- O Estado de S.Paulo
No Brasil se dá bem quem tem poder de influência no governo e no Congresso, os bem-sucedidos lobbies
Quando a taxa de câmbio era fixada pelo Banco Central (BC), boa parte dos empresários – exportadores à frente – reclamava de uma defasagem de 30% em relação à moeda nacional a prejudicar seus negócios. Qualquer que fosse a taxa, a defasagem era sempre de 30%. Em 1995, o Plano Real introduziu o regime de bandas, em que o BC definia margens tão estreitas que pouco se diferenciava do câmbio fixo. Em 1999, no rastro de um grave ataque ao real, finalmente chegou o câmbio flutuante e o valor do dólar passou a oscilar de acordo com oferta e demanda. O BC saiu de cena e os queixosos empresários tiveram de se adaptar à liberdade, sem ter o governo agindo por eles. Gostaram? Não. Mas o tempo os ensinou a andar com as próprias pernas. Hoje ninguém mais reclama de defasagem cambial.
A história se repete agora com a Taxa de Longo Prazo (TLP), que vai substituir a Taxa de Juros de Longo Prazo (TJLP) em janeiro. Como o câmbio fixo, a TJLP é também fixada pelo governo – no caso pelo Conselho Monetário Nacional, que se reúne a cada três meses para defini-la. Aí está o pulo do gato. Como sempre que entra em interesses privados o governo atrai lobbies, privilégios e influência política, ao longo do tempo a TJLP foi fortemente subsidiada com dinheiro público. Aplicada em créditos do BNDES para grandes empresas, desde 2013 ela oscilou entre 5% e 7,5% (hoje está em 7%), período em que a inflação esteve bem acima deste patamar, e no governo Dilma chegou a ultrapassar 10%, o dobro da taxa.
Segundo a Receita Federal, entre 2007 e 2016 os subsídios com a TJLP custaram R$ 240 bilhões aos brasileiros. Daria para sustentar o Bolsa Família por 17 anos. A população pagou, mas quem lucrou? Obviamente as empresas que tomam empréstimos do BNDES, mais ainda as campeãs nacionais que concentraram créditos bilionários, apropriaram-se do dinheiro público (que faltou para a área social) e ainda produziram prejuízos gigantescos para o banco. Exemplos mais notáveis: JBS, Oi e as empresas de Eike Batista, todas amigas dos governos Lula e Dilma e hoje às voltas com corrupção e falência. A nova TLP não elimina inteiramente o subsídio, mas reduz seu custo e, com o tempo, vai convergir para o custo de financiamento do Tesouro, de onde sai o dinheiro para bancá-la.
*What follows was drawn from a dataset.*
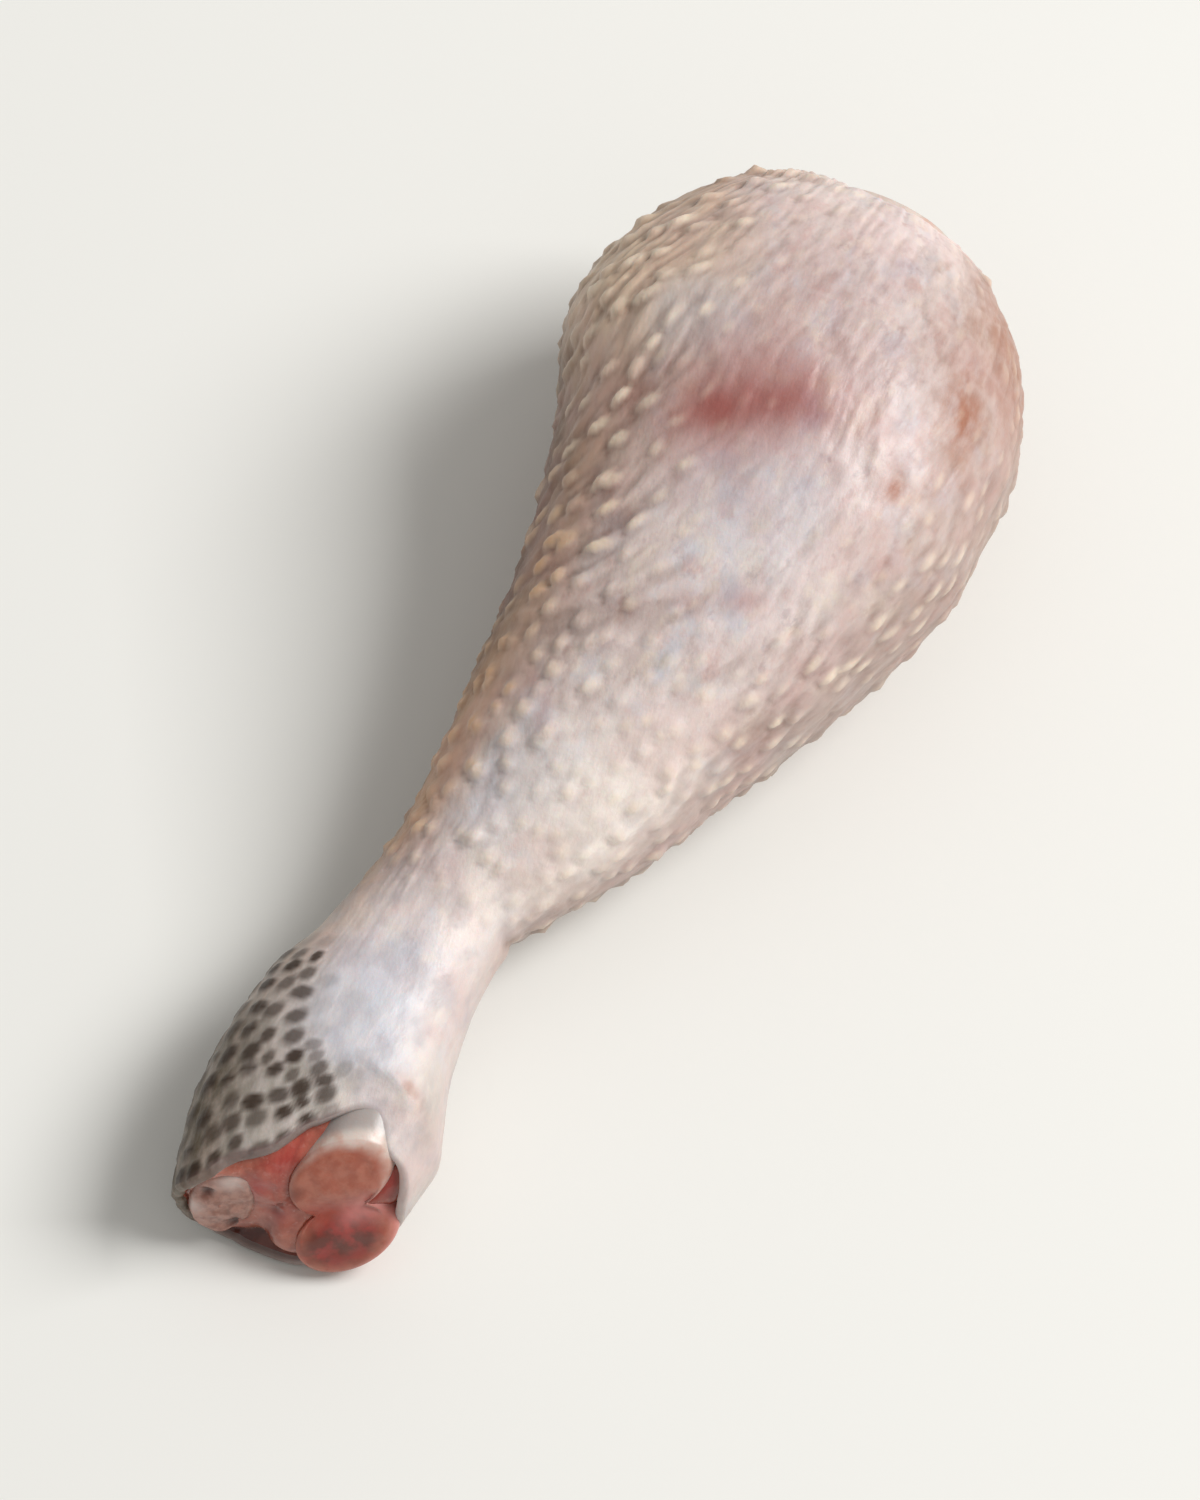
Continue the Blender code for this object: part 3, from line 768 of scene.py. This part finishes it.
def knee_face(rim):
    """The cut meat at the knee in uneven bundles round the bone, and the pale seams between them."""
    lip = lip_rings(rim, 1)
    centre = lip[-1].mean(axis=0)
    turn = leg_turns()
    uneven = turn + 0.32 * np.sin(2 * turn + 1) + 0.25 * np.sin(turn + 0.3)
    rings, seams = [], []
    for share in np.linspace(0, 1, KNEE_RINGS + 1)[1:-1]:
        ring = lip[-1] + (centre - lip[-1]) * share
        bend = 0.5 * math.sin(4 * share) + 0.35 * fractal(ring / 5, SEED + 61, 2)
        lobes = np.abs(np.cos(MEAT_BUNDLES / 2 * uneven + MEAT_TURN + bend))
        lumps = fractal(ring / 3, SEED + 60, 3)
        swell = math.sin(math.pi * share)
        ring[:, 0] += MEAT_BULGE * swell * (MEAT_VALLEY + (1 - MEAT_VALLEY) * lobes**0.6)
        ring[:, 0] += FLESH_LUMPS * lumps * swell
        rings.append(ring)
        seams.append(short_of(lobes, *SEAM_EDGE) * ease(0.75 + 0.9 * lumps))
    return lip, rings, centre, seams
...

E os empresários gostaram? Obviamente não. Como no câmbio fixo, ao deixar de fixar a TJLP, o governo sai de cena, o conforto e a inércia desaparecem e eles terão de ir à luta, aprender a andar com as próprias pernas, sem proteção ou favores. Aliás, como todos os brasileiros.
Outra frente nesta linha de progressiva liberdade econômica seria uma verdadeira reforma fiscal que eliminasse favores, escolhas, compadrios e privilégios de poucos custeados por todos. Favores que abrem caminho para corrupção, vendas de MPs (caso Caoa no governo Lula) e certas leis, como o Refis do calote arquitetado no Congresso. A Receita Federal fez o cálculo: entre desonerações, isenções e reduções de impostos com que Dilma Rousseff presenteou diversos segmentos da economia desde 2011, a renúncia fiscal somaria R$ 458 bilhões em 2018, quase o triplo do rombo orçamentário previsto para este ano. É receita tributária que deixou de entrar para o Tesouro nesse período e hoje faz falta para serviços públicos ameaçados de paralisação.
Em maio, para uma TV pública na Suíça, Dilma confessou ter sido “uma grande burrada” sua política de incentivos fiscais. “Achava que teria aumento dos investimentos. Me arrependo. No lugar de investir, eles aumentaram a margem de lucro”. Dona Dilma, achismos, ingenuidade, amadorismo e incompetência não são apropriados em gestão pública.
No Brasil se dá bem quem tem poder de influência no governo e no Congresso, os bem-sucedidos lobbies empresariais, os grupos de pressão à caça de favores e dinheiro público. A imensa maioria da população vive à margem desse mundo, são os sem poder, que vivem com o que têm, se viram para pagar escola, comida, aluguel, impostos e cumprem as leis.
É essa diferença que está no cerne da persistente privilegiada concentração de renda do País e explica boa parte de nossas desigualdades sociais.